_Problem to solve_. Starting at the line that contains "The Blender code", reproduce each line exactly up to and including the line that contains "return path +". Reproduce nothing else.

_Dataset_.
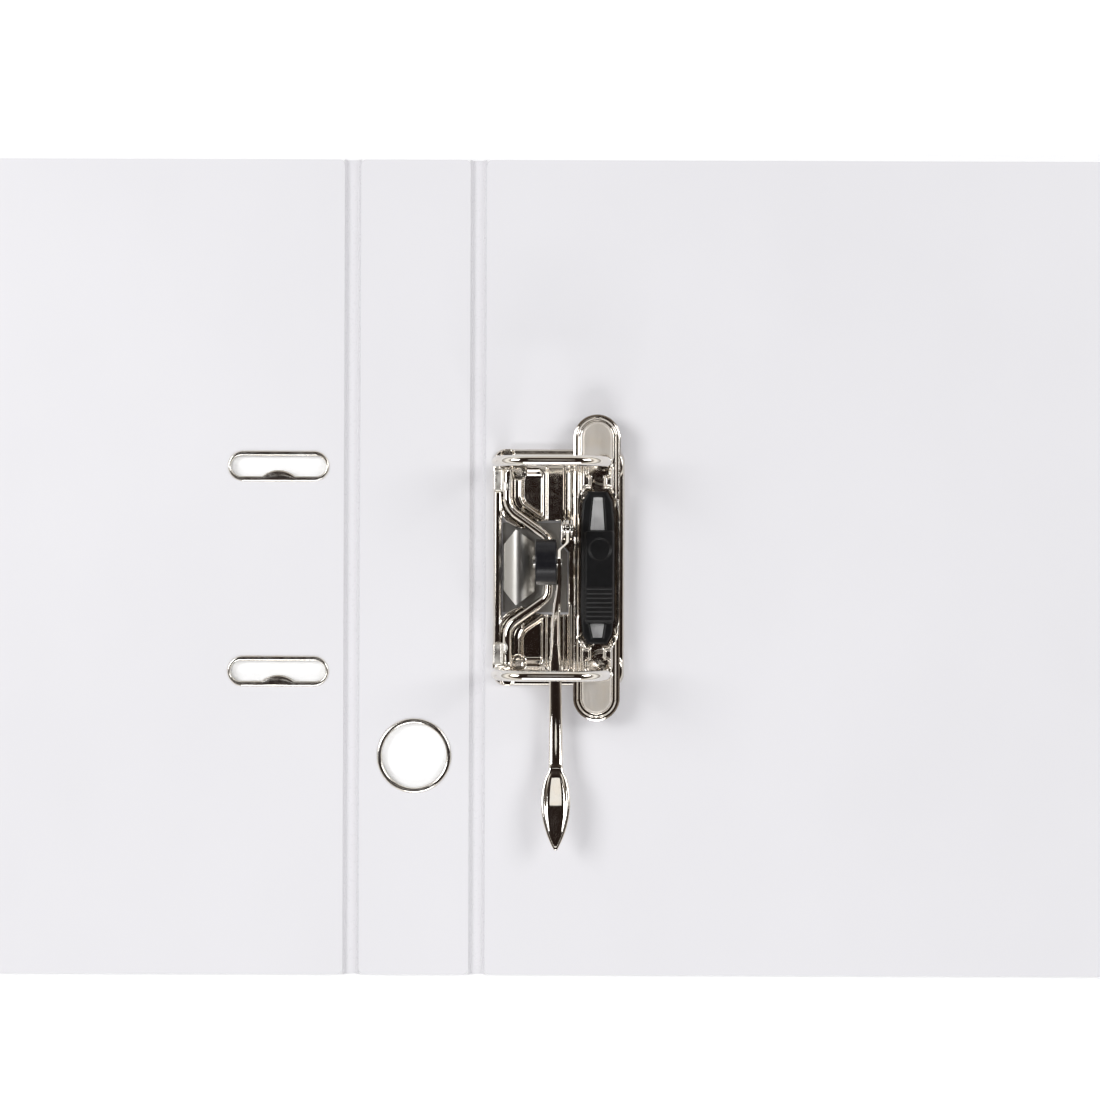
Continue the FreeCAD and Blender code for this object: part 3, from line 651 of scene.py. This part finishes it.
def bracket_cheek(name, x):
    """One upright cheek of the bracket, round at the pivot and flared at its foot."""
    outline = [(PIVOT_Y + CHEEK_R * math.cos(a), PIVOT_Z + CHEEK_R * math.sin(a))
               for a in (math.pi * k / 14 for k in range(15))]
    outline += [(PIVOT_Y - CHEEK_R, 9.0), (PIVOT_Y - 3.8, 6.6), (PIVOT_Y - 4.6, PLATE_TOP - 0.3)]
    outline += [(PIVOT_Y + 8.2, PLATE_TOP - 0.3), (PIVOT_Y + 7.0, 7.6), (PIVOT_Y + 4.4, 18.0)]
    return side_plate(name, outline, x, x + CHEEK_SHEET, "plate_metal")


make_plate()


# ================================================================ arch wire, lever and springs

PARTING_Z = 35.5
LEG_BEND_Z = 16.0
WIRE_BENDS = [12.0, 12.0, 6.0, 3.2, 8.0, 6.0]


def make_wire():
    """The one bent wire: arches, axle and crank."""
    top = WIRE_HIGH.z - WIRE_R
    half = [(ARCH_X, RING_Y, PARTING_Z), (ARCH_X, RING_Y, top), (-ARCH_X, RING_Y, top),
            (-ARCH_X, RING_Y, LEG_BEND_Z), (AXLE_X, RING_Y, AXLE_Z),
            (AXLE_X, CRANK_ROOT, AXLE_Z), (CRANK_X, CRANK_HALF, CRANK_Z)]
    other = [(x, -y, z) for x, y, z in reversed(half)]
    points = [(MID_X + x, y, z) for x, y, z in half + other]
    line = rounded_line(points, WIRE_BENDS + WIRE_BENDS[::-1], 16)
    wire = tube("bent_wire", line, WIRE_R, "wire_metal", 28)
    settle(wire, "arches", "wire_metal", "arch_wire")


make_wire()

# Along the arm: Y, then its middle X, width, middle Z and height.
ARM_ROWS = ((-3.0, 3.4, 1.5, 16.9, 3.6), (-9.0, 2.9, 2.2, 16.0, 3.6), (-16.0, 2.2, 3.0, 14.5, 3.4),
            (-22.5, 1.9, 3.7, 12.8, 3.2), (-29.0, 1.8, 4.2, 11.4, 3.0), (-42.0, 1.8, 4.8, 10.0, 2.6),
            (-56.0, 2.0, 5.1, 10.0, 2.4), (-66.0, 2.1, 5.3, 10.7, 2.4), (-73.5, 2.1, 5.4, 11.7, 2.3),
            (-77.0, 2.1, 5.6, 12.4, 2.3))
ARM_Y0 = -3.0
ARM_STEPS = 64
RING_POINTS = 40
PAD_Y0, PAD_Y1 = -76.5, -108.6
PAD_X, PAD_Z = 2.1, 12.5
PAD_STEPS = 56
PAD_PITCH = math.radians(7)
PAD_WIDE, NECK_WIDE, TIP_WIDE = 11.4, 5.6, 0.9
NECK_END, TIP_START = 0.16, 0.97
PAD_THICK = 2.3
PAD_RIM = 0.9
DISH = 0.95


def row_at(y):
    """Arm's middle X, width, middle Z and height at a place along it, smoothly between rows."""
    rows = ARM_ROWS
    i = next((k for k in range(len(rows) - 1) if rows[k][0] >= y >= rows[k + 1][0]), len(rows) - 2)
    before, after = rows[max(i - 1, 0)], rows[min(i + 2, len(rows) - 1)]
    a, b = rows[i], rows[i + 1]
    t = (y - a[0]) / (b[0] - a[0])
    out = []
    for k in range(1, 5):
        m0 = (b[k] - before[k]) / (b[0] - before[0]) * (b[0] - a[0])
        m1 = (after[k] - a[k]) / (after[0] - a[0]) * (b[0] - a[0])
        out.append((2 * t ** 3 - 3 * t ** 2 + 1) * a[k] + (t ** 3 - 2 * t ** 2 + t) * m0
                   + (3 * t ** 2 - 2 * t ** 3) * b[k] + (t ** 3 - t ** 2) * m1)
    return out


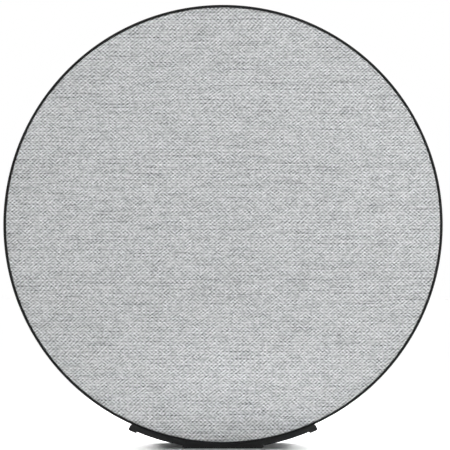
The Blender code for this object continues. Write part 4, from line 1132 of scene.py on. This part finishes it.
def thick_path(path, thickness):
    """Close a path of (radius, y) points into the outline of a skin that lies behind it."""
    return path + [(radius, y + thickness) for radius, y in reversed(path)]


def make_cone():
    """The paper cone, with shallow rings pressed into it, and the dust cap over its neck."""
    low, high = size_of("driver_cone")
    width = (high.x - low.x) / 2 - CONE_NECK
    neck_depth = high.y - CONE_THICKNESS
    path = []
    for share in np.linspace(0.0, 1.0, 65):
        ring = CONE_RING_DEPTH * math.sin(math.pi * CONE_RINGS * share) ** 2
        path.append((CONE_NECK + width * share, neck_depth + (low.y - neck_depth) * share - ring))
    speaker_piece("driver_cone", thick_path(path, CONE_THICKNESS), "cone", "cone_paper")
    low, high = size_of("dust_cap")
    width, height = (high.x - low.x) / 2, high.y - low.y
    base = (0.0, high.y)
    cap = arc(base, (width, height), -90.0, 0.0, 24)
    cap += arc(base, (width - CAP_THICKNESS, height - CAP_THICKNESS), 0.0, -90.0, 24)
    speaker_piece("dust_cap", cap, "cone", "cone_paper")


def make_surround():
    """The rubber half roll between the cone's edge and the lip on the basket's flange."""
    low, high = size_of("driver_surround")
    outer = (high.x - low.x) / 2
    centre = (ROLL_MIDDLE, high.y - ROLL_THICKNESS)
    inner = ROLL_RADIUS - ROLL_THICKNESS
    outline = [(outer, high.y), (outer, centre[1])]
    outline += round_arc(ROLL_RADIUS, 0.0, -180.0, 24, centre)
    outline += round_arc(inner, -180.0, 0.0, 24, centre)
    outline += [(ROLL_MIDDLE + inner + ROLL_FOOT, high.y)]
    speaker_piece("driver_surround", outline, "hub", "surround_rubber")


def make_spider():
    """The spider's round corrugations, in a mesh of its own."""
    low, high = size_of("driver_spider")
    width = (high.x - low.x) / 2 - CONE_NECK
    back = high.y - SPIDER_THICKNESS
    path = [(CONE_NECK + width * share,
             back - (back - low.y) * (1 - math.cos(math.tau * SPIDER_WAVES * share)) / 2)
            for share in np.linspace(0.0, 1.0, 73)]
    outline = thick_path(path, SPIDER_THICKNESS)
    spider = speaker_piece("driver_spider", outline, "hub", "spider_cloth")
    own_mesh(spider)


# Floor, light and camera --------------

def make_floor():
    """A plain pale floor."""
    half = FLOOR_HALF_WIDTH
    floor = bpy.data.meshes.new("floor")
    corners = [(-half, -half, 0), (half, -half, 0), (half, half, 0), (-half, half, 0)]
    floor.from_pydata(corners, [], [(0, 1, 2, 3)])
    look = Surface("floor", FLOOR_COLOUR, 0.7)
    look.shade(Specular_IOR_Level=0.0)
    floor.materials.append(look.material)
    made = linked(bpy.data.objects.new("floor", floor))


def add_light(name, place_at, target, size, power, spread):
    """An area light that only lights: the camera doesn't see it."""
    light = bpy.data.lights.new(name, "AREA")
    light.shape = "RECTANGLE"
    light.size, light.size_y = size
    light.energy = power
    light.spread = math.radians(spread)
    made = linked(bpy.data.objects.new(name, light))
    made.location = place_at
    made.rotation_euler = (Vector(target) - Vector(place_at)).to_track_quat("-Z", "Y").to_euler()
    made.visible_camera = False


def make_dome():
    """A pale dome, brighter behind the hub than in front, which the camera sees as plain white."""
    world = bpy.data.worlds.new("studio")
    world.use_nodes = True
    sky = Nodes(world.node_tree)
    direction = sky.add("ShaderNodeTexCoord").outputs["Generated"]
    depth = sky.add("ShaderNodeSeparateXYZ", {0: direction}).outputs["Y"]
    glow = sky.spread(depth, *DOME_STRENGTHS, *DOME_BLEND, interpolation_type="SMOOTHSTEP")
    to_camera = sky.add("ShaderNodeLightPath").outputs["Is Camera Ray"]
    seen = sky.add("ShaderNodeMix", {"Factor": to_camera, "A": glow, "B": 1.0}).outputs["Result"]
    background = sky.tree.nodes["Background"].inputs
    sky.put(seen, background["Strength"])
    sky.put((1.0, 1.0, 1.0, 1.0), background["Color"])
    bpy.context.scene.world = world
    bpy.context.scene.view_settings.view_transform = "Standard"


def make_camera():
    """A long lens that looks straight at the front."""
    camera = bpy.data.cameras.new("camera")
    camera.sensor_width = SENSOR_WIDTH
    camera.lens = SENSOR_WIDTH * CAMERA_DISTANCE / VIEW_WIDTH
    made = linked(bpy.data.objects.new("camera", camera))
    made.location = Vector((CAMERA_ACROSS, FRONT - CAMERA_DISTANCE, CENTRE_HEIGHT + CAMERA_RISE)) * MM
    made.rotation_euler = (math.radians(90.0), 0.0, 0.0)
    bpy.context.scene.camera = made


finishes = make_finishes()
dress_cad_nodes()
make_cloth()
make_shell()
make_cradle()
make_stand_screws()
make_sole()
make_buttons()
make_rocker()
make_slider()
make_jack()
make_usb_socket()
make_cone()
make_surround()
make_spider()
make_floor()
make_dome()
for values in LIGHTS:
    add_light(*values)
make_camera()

_Answer for the task_.
The Blender code for this object continues. Write part 4, from line 1132 of scene.py on. This part finishes it.
def thick_path(path, thickness):
    """Close a path of (radius, y) points into the outline of a skin that lies behind it."""
    return path + [(radius, y + thickness) for radius, y in reversed(path)]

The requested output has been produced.